Si nos definimos por nuestras aficiones, aversiones y caprichos Bruno Mesa está de cuerpo entero en estas páginas. Por una de esas paradojas que tanto le gustan acaba convertido en el personaje de su libro. O mejor dicho: se transforma en libro, en una de esas metamorfosis a lo Ovidio. Sabe Bruno Mesa que los personajes literarios llegan a ser más reales que los propios lectores, como nos enseña en la primera pieza de esta sección: «A propósito de la inexistencia»: «Si vivir es un regalo del tiempo, solo ellos vivieron. Gulliver, Crusoe, el padre Brown o Edipo contemplan desde la biblioteca ese río interminable de lectores, siempre iguales y siempre diferentes, y sonríen desde sus anaqueles porque están seguros de que solo ellos existen».
En las «Notas para una enciclopedia personal» resulta tan revelador de sus inclinaciones las voces que ha elegido como lo que dice en cada una de ellas. Bruno Mesa o la facultad de elegir. En esta enciclopedia no faltan Kierkegaard, Feyerabend, el Abismo, el Homo Sapiens, la Democracia, los Libros o el Marqués de Sade.
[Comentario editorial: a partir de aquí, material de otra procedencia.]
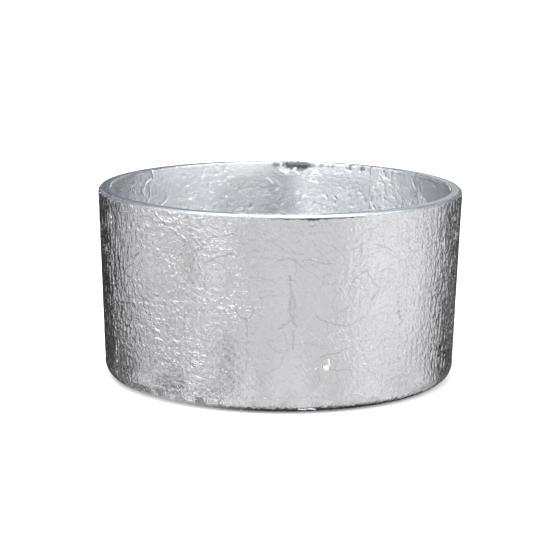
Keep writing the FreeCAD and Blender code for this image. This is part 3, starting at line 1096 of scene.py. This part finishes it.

Bruno Mesa ha observado el sufrimiento, el absurdo y también la alegría de la vida. Ha visto la vanidad de sus colegas, la estupidez de las instituciones. Ha oído los rebuznos de los fanáticos. Se ha detenido maravillado y agradecido en unas líneas de Borges, de Swift, de Pessoa, de Homero. (¿Le queda algún libro por leer a Bruno Mesa?). El resultado es esta impecable paradoja. Un libro que es una carcajada en sordina, una celebración de la inteligencia, una desesperación bienhumorada. Bruno Mesa, tan intelectual, congeniaría con James Ensor, el Arcipreste de Hita y Rabelais. Gente carnavalesca. No olvidemos lo bien que hacen en Tenerife el Carnaval, la isla donde lee Bruno Mesa.